PROBLEM REQUIREMENTS = Write out all of the lines below, exactly and completely.

* Start GIVEN DATA *

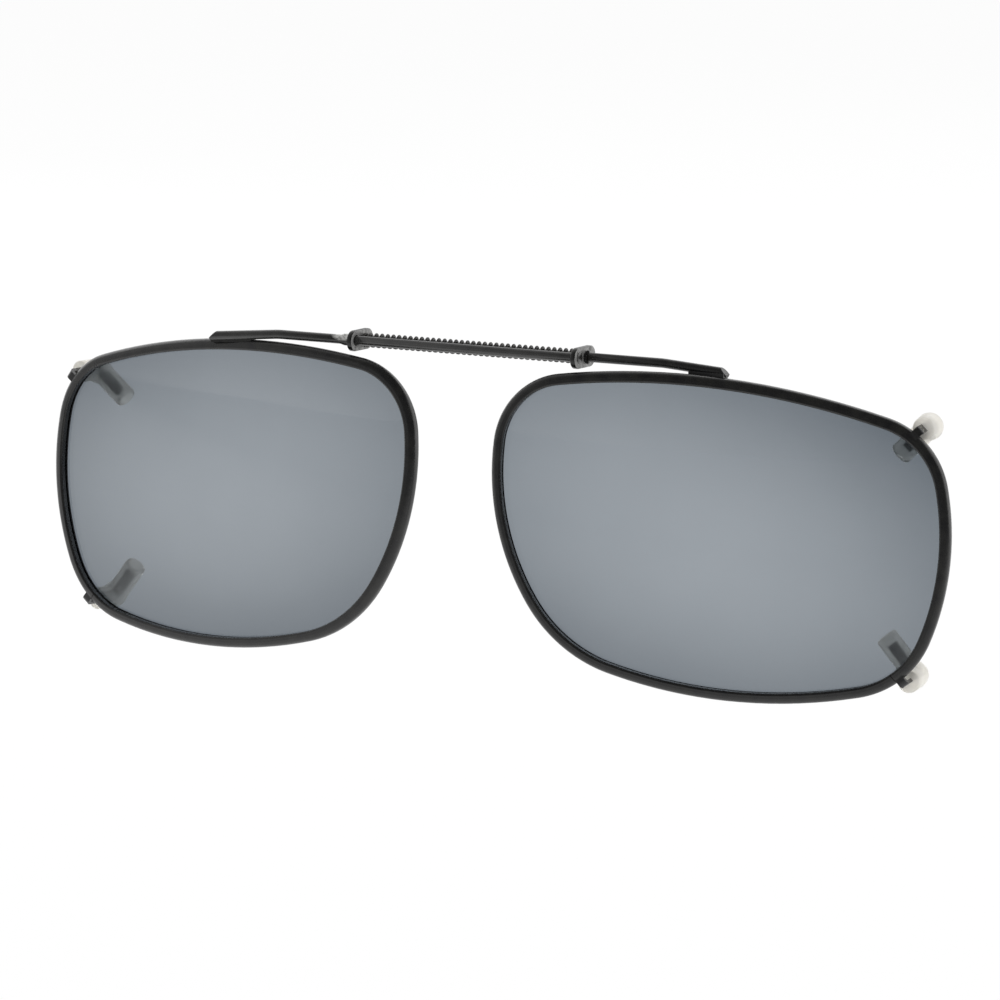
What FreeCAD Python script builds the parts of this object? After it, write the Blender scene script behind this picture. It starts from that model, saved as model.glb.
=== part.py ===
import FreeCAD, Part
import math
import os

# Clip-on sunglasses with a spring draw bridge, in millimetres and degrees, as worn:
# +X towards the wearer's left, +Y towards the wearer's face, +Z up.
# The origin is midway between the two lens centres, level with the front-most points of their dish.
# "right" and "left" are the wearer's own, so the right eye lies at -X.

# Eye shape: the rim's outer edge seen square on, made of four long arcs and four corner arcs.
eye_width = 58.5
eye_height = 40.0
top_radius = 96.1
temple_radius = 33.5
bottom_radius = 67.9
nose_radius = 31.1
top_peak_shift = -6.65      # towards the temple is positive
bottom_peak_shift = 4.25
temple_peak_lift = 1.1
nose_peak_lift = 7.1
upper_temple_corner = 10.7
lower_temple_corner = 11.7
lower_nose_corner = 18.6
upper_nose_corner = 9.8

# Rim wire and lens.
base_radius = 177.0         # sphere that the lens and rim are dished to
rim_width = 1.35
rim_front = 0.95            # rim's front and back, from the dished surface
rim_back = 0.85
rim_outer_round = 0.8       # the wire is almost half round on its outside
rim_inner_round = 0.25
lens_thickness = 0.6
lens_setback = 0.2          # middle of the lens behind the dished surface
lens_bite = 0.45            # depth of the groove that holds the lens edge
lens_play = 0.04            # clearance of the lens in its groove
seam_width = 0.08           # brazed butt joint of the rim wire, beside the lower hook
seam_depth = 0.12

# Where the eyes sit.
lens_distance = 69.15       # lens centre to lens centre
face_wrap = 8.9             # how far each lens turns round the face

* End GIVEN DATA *

REPLY TO THE EXERCISE =
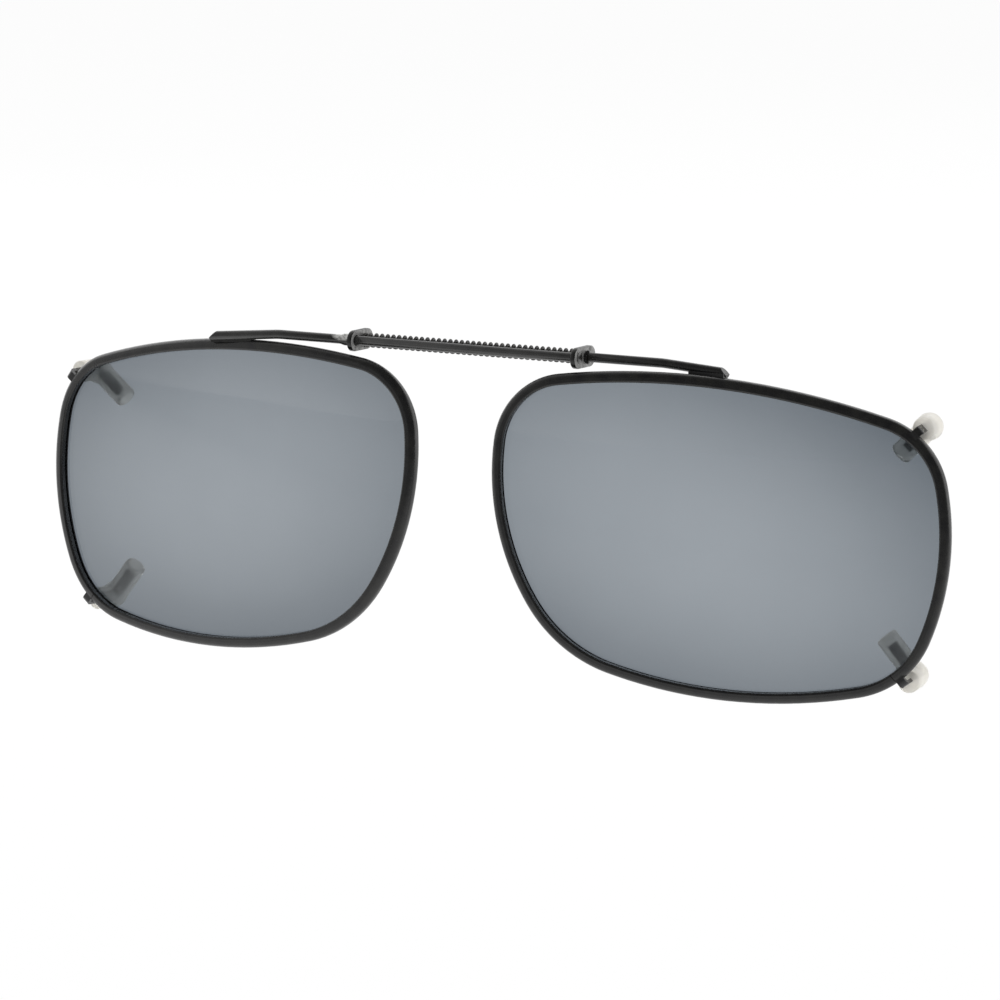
What FreeCAD Python script builds the parts of this object? After it, write the Blender scene script behind this picture. It starts from that model, saved as model.glb.
=== part.py ===
import FreeCAD, Part
import math
import os

# Clip-on sunglasses with a spring draw bridge, in millimetres and degrees, as worn:
# +X towards the wearer's left, +Y towards the wearer's face, +Z up.
# The origin is midway between the two lens centres, level with the front-most points of their dish.
# "right" and "left" are the wearer's own, so the right eye lies at -X.

# Eye shape: the rim's outer edge seen square on, made of four long arcs and four corner arcs.
eye_width = 58.5
eye_height = 40.0
top_radius = 96.1
temple_radius = 33.5
bottom_radius = 67.9
nose_radius = 31.1
top_peak_shift = -6.65      # towards the temple is positive
bottom_peak_shift = 4.25
temple_peak_lift = 1.1
nose_peak_lift = 7.1
upper_temple_corner = 10.7
lower_temple_corner = 11.7
lower_nose_corner = 18.6
upper_nose_corner = 9.8

# Rim wire and lens.
base_radius = 177.0         # sphere that the lens and rim are dished to
rim_width = 1.35
rim_front = 0.95            # rim's front and back, from the dished surface
rim_back = 0.85
rim_outer_round = 0.8       # the wire is almost half round on its outside
rim_inner_round = 0.25
lens_thickness = 0.6
lens_setback = 0.2          # middle of the lens behind the dished surface
lens_bite = 0.45            # depth of the groove that holds the lens edge
lens_play = 0.04            # clearance of the lens in its groove
seam_width = 0.08           # brazed butt joint of the rim wire, beside the lower hook
seam_depth = 0.12

# Where the eyes sit.
lens_distance = 69.15       # lens centre to lens centre
face_wrap = 8.9             # how far each lens turns round the face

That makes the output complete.